Do this: Extract exactly those lines that lie between the start of the material and the line with "STREAK_WANDER = 0.4", including both boundary lines and no others.

Data shown:
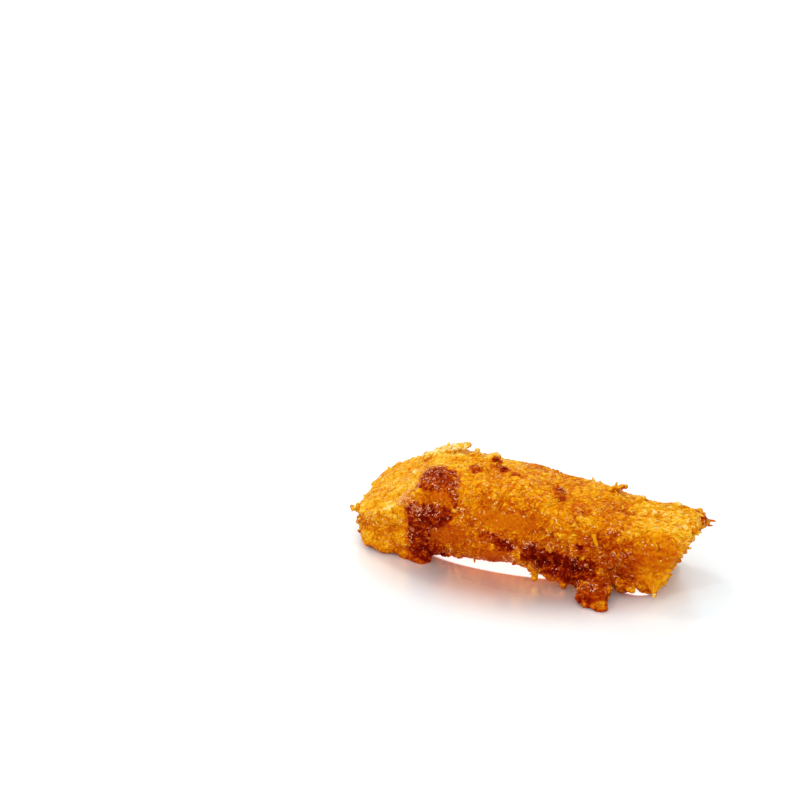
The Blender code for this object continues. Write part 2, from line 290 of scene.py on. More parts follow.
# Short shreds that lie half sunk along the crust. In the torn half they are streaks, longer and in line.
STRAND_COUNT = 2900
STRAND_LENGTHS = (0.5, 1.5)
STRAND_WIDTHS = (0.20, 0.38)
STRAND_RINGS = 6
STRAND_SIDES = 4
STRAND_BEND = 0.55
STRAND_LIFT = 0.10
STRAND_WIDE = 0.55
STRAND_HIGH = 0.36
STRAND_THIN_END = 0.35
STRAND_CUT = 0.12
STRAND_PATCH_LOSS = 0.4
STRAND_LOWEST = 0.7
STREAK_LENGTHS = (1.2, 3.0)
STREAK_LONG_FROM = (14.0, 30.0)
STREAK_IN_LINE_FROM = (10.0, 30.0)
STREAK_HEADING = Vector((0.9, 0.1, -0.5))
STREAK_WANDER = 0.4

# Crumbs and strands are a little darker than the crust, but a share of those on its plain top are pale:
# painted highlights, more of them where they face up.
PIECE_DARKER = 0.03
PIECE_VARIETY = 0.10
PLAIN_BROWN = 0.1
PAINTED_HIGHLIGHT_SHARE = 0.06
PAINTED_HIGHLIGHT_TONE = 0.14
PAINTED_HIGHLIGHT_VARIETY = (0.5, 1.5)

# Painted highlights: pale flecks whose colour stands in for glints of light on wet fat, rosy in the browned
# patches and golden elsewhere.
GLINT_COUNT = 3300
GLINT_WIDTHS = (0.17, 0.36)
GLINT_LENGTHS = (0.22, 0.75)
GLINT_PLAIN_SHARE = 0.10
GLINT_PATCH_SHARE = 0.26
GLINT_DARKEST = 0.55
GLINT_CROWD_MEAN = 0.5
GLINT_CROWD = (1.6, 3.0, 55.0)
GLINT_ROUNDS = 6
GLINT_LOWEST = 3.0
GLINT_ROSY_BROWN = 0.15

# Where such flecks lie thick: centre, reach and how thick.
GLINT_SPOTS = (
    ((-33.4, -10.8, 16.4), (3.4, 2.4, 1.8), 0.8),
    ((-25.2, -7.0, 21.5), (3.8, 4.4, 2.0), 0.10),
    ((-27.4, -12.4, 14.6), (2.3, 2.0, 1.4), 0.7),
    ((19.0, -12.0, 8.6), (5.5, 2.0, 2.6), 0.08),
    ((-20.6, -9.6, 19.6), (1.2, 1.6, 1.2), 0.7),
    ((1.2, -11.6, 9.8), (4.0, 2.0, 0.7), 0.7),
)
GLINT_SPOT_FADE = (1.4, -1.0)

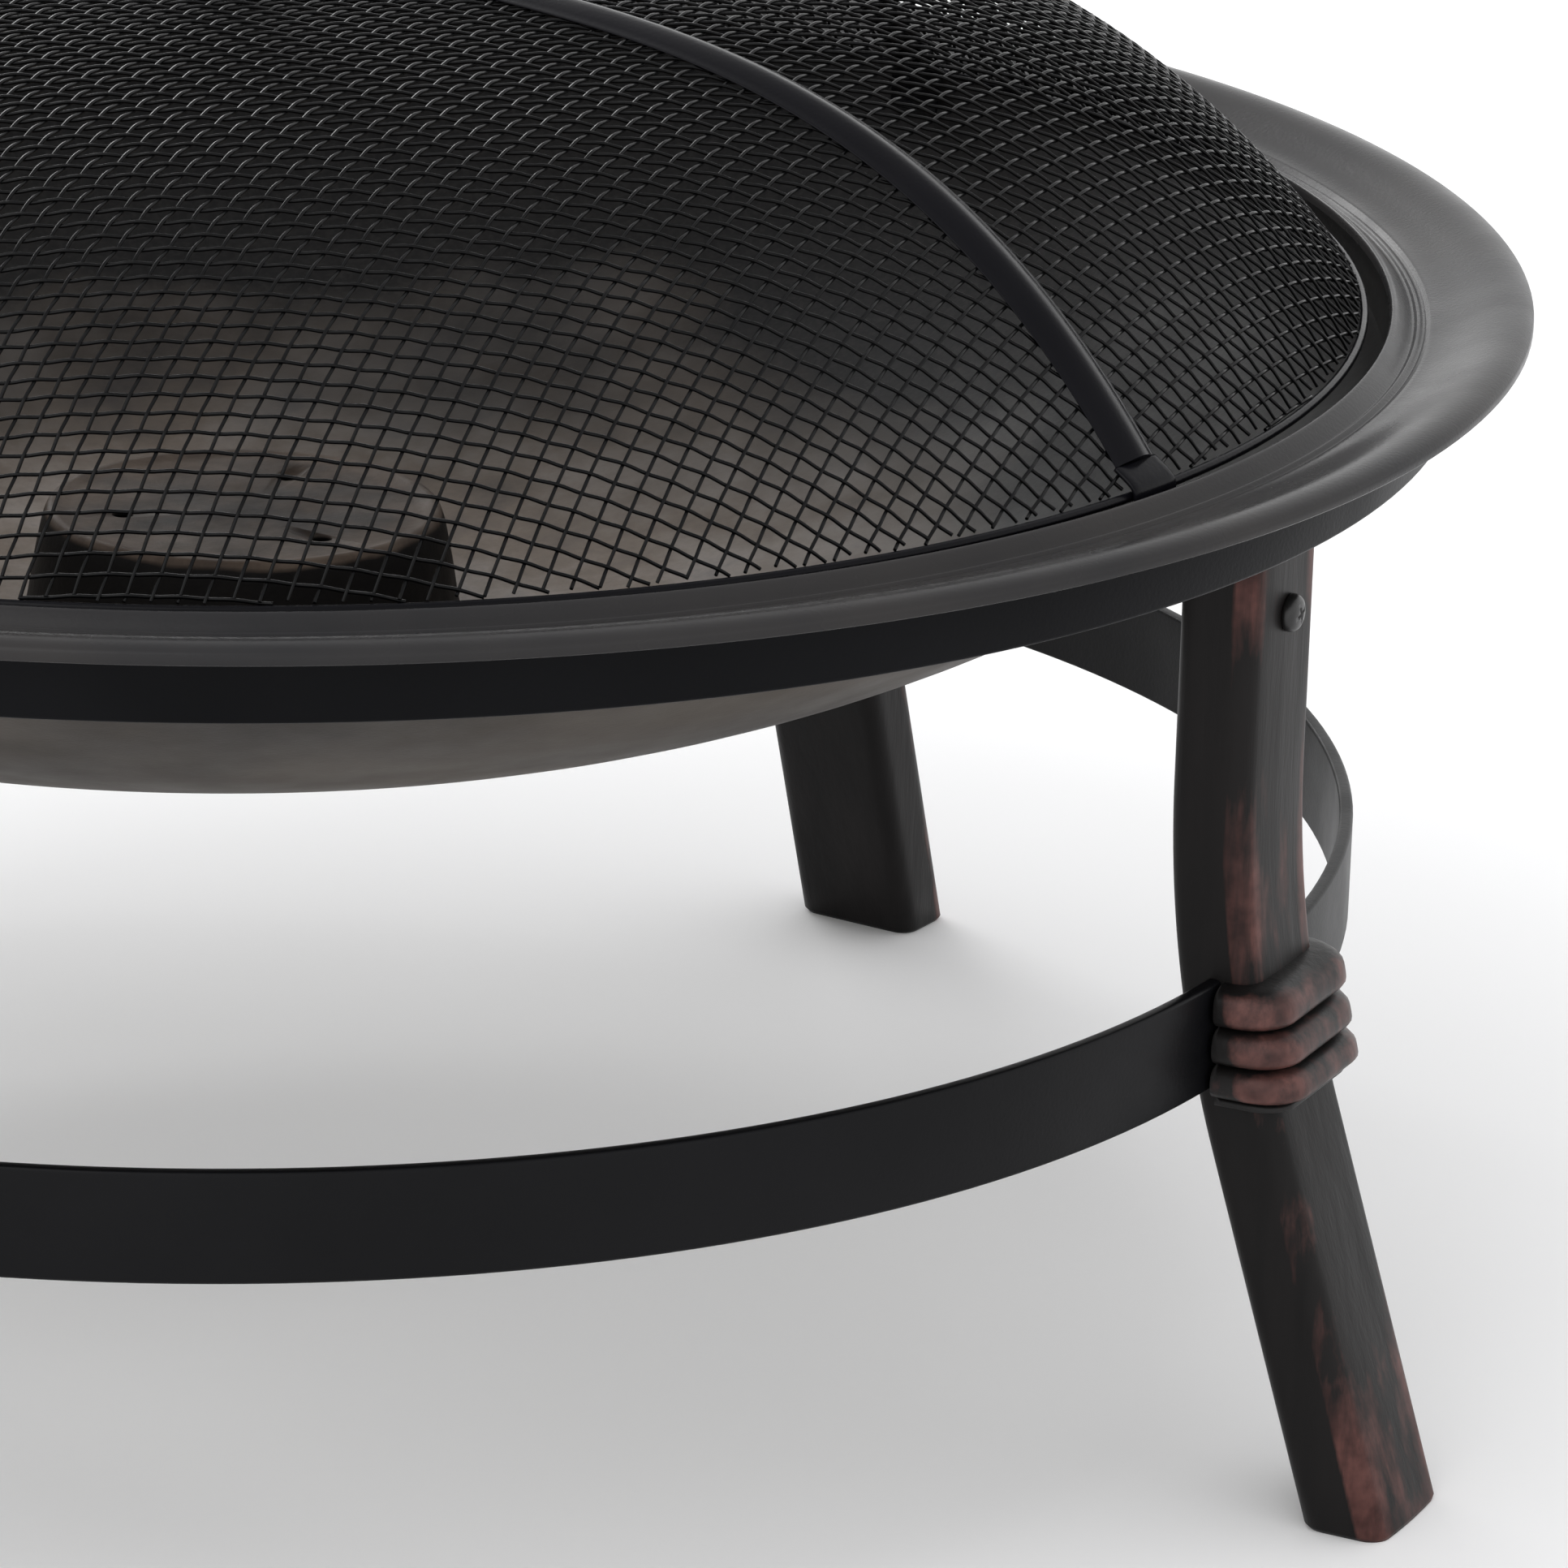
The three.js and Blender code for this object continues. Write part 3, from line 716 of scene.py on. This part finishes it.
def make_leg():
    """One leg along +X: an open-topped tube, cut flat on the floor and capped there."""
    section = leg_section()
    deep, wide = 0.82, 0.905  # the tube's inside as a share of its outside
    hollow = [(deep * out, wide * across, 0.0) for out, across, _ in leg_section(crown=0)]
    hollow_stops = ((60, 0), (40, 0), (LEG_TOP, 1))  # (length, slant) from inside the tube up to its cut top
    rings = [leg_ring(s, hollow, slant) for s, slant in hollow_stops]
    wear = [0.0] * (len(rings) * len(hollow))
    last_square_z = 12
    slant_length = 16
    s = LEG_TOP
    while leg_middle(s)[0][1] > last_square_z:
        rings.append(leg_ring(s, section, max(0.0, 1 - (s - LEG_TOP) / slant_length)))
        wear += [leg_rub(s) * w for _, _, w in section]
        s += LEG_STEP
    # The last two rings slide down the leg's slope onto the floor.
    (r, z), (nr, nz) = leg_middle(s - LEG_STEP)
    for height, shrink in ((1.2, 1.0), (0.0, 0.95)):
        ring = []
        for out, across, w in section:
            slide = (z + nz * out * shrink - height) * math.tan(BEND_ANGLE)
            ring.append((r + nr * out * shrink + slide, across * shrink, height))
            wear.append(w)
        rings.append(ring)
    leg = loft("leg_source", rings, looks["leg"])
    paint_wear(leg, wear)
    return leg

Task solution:
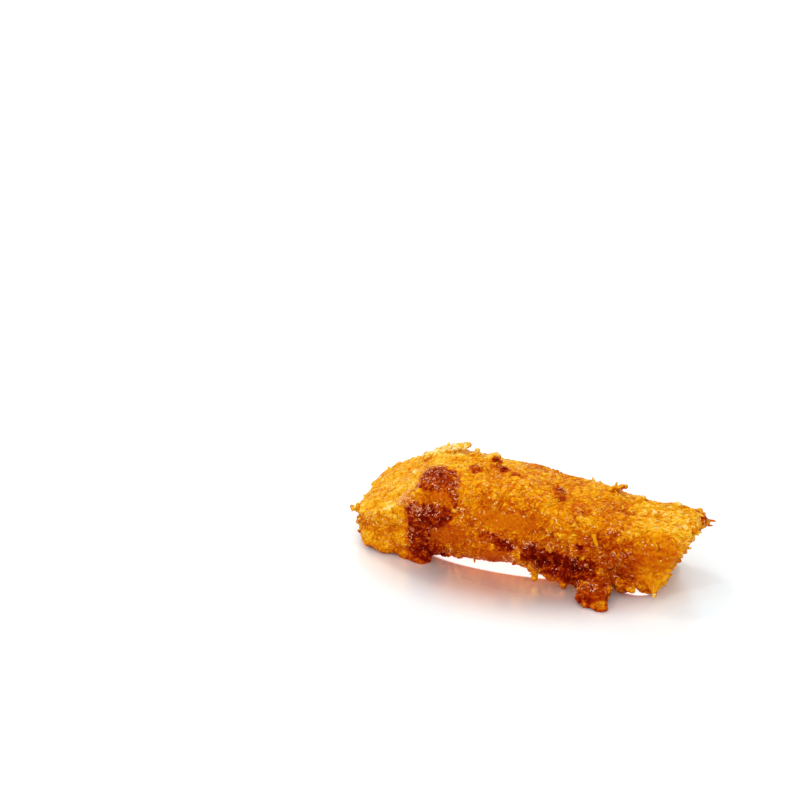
The Blender code for this object continues. Write part 2, from line 290 of scene.py on. More parts follow.
# Short shreds that lie half sunk along the crust. In the torn half they are streaks, longer and in line.
STRAND_COUNT = 2900
STRAND_LENGTHS = (0.5, 1.5)
STRAND_WIDTHS = (0.20, 0.38)
STRAND_RINGS = 6
STRAND_SIDES = 4
STRAND_BEND = 0.55
STRAND_LIFT = 0.10
STRAND_WIDE = 0.55
STRAND_HIGH = 0.36
STRAND_THIN_END = 0.35
STRAND_CUT = 0.12
STRAND_PATCH_LOSS = 0.4
STRAND_LOWEST = 0.7
STREAK_LENGTHS = (1.2, 3.0)
STREAK_LONG_FROM = (14.0, 30.0)
STREAK_IN_LINE_FROM = (10.0, 30.0)
STREAK_HEADING = Vector((0.9, 0.1, -0.5))
STREAK_WANDER = 0.4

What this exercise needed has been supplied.